‘Ndrangheta: Blitz della Dia, sequestro di beni nel vibonese
La Direzione Investigativa Antimafia di Catanzaro ha sequestrato beni mobili ed immobili per un valore complessivo di oltre un milione di euro riconducibili a Gerardo Macrì, 51enne di Tropea, ritenuto vicino a personaggi di spicco delle cosche mafiose della provincia vibonese.
IL PROVVEDIMENTO di sequestro è stato adottato dal Tribunale di Vibo Valentia ai sensi della normativa antimafia, su proposta del Generale dei Carabinieri Antonio Girone, Direttore della Direzione Investigativa Antimafia, ed ha interessato, oltre a diverse unità immobiliari nella rinomata località turistica, rapporti finanziari e contratti assicurativi, anche il compendio aziendale della società che gestisce il “Bar Macrì”, ubicato nella centralissima piazza Vittorio Veneto a Tropea.
GERARDO MACRI’, che annovera diversi precedenti di polizia, è stato arrestato il 18 settembre 2006 nell’ambito dell’operazione denominata “Odissea”- per il reato di ricettazione e con l’aggravante di aver agevolato le famiglie mafiose dei “La Rosa” di Tropea e dei “Mancuso” di Limbadi.
Sebbene sia stato poi assolto, nel provvedimento di sequestro appena eseguito si legge: ”…dalla lettura (della sentenza di assoluzione) si desumerebbe l’esistenza di una stabile relazione con La Rosa Antonio, pur non essendo stata provata la responsabilità del Macrì… Da quanto sopra esposto potrebbe ragionevolmente dedursi che il Macrì non si sarebbe limitato a gestire un’attività economica riconducibile ad altro soggetto, ma avrebbe anche amministrato le ingenti disponibilità finanziarie altrui per realizzarla ed avrebbe provveduto alla sua conseguente manutenzione…. ”.
LA VICENDA PENALE richiamata dai giudici della Prevenzione, in particolare, riguarda la gestione di una nota discoteca per la quale il “… La Rosa aveva creato una situazione di apparenza giuridica, conferendo fittiziamente a Macrì i capitali confluiti nella cogestione della discoteca….”. Anche per detto episodio, La Rosa Antonio ha riportato, all’esito del secondo grado di giudizio, una condanna ad otto anni di reclusione.

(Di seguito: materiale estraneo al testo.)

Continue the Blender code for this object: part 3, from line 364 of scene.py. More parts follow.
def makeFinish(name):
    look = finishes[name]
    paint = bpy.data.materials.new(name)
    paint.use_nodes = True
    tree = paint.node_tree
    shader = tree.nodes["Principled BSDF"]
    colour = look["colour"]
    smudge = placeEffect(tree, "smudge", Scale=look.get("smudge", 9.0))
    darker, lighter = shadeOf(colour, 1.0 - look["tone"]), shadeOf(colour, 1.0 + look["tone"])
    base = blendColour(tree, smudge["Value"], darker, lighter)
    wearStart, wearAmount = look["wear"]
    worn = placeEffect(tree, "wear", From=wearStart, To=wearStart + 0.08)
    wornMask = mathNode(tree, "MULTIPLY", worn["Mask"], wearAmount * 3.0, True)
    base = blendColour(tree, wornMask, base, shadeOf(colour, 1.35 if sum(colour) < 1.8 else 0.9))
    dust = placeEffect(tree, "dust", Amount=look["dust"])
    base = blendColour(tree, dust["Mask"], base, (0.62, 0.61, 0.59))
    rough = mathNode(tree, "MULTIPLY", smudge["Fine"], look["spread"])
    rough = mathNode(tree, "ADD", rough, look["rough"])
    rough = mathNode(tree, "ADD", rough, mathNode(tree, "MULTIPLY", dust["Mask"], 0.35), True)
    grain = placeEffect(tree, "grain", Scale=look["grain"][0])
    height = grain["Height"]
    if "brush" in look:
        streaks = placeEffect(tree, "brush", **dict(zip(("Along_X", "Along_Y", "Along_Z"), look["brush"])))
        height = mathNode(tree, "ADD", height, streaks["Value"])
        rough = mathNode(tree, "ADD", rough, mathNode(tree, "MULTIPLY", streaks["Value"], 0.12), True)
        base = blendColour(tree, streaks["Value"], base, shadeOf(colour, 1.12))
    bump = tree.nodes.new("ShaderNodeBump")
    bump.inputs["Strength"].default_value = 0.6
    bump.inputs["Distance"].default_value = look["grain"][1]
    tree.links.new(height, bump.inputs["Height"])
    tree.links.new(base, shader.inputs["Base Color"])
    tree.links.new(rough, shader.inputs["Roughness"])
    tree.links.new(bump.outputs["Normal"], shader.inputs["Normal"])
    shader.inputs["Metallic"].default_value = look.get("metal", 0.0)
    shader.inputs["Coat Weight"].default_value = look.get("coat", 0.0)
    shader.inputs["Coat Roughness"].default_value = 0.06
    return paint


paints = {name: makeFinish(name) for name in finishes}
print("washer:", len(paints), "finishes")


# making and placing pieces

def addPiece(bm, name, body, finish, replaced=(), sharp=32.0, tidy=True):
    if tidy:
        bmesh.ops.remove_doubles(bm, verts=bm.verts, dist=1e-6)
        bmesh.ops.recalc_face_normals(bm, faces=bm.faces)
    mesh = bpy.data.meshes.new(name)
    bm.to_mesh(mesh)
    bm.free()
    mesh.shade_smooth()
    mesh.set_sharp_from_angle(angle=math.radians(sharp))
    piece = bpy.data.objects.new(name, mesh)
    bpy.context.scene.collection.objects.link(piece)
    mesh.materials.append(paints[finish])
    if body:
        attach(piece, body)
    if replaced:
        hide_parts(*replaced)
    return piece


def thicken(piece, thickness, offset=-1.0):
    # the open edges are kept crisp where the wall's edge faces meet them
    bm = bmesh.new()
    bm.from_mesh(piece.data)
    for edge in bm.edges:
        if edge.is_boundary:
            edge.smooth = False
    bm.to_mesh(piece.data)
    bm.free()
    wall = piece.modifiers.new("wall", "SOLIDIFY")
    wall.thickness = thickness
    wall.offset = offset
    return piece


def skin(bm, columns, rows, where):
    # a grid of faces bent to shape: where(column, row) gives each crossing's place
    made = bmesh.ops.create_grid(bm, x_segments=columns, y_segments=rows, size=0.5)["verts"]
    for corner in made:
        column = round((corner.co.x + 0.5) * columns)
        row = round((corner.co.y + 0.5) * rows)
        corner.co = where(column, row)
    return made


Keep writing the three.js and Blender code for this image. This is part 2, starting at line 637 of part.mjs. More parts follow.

La D.I.A. di Catanzaro ha eseguito una complessa attività di analisi economico/patrimoniale che ha riguardato, per un arco temporale compreso tra il 1992 ed il 2009, tutti i cespiti in qualunque modo riconducibili al MACRI’, allo scopo di documentare, tra l’altro, la netta sproporzione tra il reddito dichiarato ai fini delle imposte dirette e le attività economiche espletate.

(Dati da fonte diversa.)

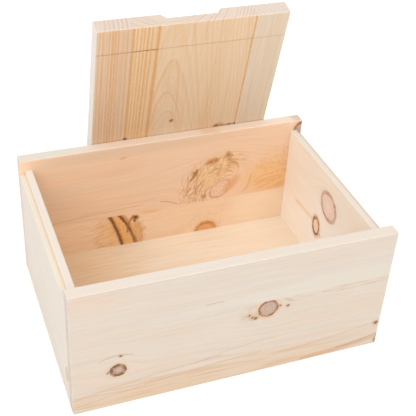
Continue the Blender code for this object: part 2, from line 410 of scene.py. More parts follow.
    def knot(self, knot):
        """A knot: a halo of resin, a broken bark ring, and a core with rings and checks."""
        far = self.distance(knot.along, knot.across, knot.long, knot.wide, knot.turn)
        size = (knot.long + knot.wide) / 2
        uneven = texture(self.along / 3.4, self.across / 3.4, self.deep / 12.0 + self.seed) - 0.5
        outside = (far - 1.0) * size + uneven * (1.2 + size * 0.10)
        self.paint(HALO, ramp(outside, 0.0, size * 0.3 + 2.5, knot.halo, 0.0))
        inside = ramp(outside, 0.0 - knot.ring - 0.5, 0.5 - knot.ring, 1.0, 0.0)
        rings = worked("SINE", far * (size * 1.3) + uneven * 2.0) * 0.5 + 0.5
        check = texture(self.along / 1.3, self.across / 5.0, self.deep / 12.0, 1.0)
        core = self.shaded(knot.core, rings * -0.10 + ramp(check, 0.3, 0.65, 0.90, 1.05) + 0.06)
        self.paint(core, inside)
        broken = texture(self.along / (size * 0.7), self.across / (size * 0.7), self.seed + 4.0, 1.0)
        band = ramp(outside, 0.0 - knot.ring - 0.8, 0.6 - knot.ring) * ramp(outside, -0.7, 0.8, 1.0, 0.0)
        band = band * ramp(broken, 0.32, 0.58, 0.6, 1.0)
        self.paint(knot.bark, band)
        self.height = self.height + inside * 0.6 - band * 0.5
        self.gloss = self.gloss - inside * 0.10

    def finish(self, low, high, edge_tone_and_highlight=EDGE_TONE, edge_share=0.6, patches=()):
        """End grain, planed edges (a painted highlight on the lid's sides), worn arrises and the shader's inputs.
        low and high bound the panel; patches are (along, long, colour, share), other tones on the planed edges."""
        pores = texture(self.along, self.across / 0.7, self.deep / 0.7, 3.0)
        sawn = ramp(pores, 0.3, 0.75, 1.03, 0.90) * (1.0 - self.ring_tone * 0.45)
        end = blended(self.tree, self.colour, END_TONE, END_SHARE)
        end = self.shaded(blended(self.tree, end, END_RING, self.ring_tone * END_RING_SHARE), sawn)
        self.colour = blended(self.tree, self.colour, end, self.end_grain)
        self.paint(edge_tone_and_highlight, self.edge_side * edge_share)
        for along, long, colour, share in patches:
            by = ramp(abs(self.mark_along - along) / long, 0.3, 1.3, share, 0.0)
            self.paint(colour, self.edge_side * by)
        gaps = []
        for field, first, last in zip((self.along, self.across, self.deep), low, high):
            middle, half = (first + last) / 2 * MM, (last - first) / 2 * MM
            gaps.append(half - abs(field - middle))
        near = worked("MINIMUM", gaps[0], gaps[1])
        other = worked("MAXIMUM", gaps[0], gaps[1])
        arris = worked("MAXIMUM", near, worked("MINIMUM", other, gaps[2]))
        rub = texture(self.along / 9.0, self.across / 9.0, self.deep / 9.0 + self.seed, 3.0)
        worn = ramp(arris + rub * 3.0, 1.2, 3.4, 1.0, 0.0)
        self.paint(EDGE_TONE, worn * WEAR_TONE_SHARE)
        self.gloss = self.gloss + self.end_grain * 0.15 - worn * 0.08
        bump = self.tree.nodes.new("ShaderNodeBump")
        bump.inputs["Strength"].default_value = BUMP_STRENGTH
        bump.inputs["Distance"].default_value = BUMP_DISTANCE
        plug(self.tree, bump.inputs["Height"], self.height - pores * self.end_grain * 0.8)
        plug(self.tree, self.shader.inputs["Base Color"], self.colour)
        plug(self.tree, self.shader.inputs["Roughness"], self.gloss)
        self.tree.links.new(bump.outputs[0], self.shader.inputs["Normal"])
        self.shader.inputs["Specular IOR Level"].default_value = SPECULAR
        return self.material


def draw(mark, *rows):
    """Draws one kind of mark once for each row, in order."""
    for row in rows:
        mark(*row)


# ==== shapes
def board_frame(origin, along, across, deep):
    """The frame of a board: its columns are the grain, the width and the way into the wood."""
    matrix = Matrix.Identity(4)
    for column, direction in enumerate((along, across, deep)):
        for row in range(3):
            matrix[row][column] = direction[row]
    matrix.translation = origin
    return matrix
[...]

Al riguardo, il Tribunale ha evidenziato come: “… gli investimenti operati dal nucleo familiare del proposto siano notevolmente superiori rispetto alla capacità di spesa dello stesso nucleo familiare. Ad avviso del Collegio esiste quindi una notevole sproporzione tra i beni oggetto della proposta ed il reddito dichiarato ed il genere di attività svolta dal proposto e dai suoi conviventi…..i beni indicati costituiscono, comunque, elementi indicativi di una disponibilità economica, che coincide temporalmente con le illecite attività poste in essere nelle forme di cui all’art. 416 bis, nell’ambito della commissione di reati contro la persona e di altri reati contro il patrimonio e del riciclaggio dei redditi illeciti che ne sono scaturiti. Ne va pertanto disposto il sequestro potendosi ragionevolmente ritenere, rebus sic stantibus, che tali beni costituiscano il frutto o il reimpiego delle predette attività delinquenziali.”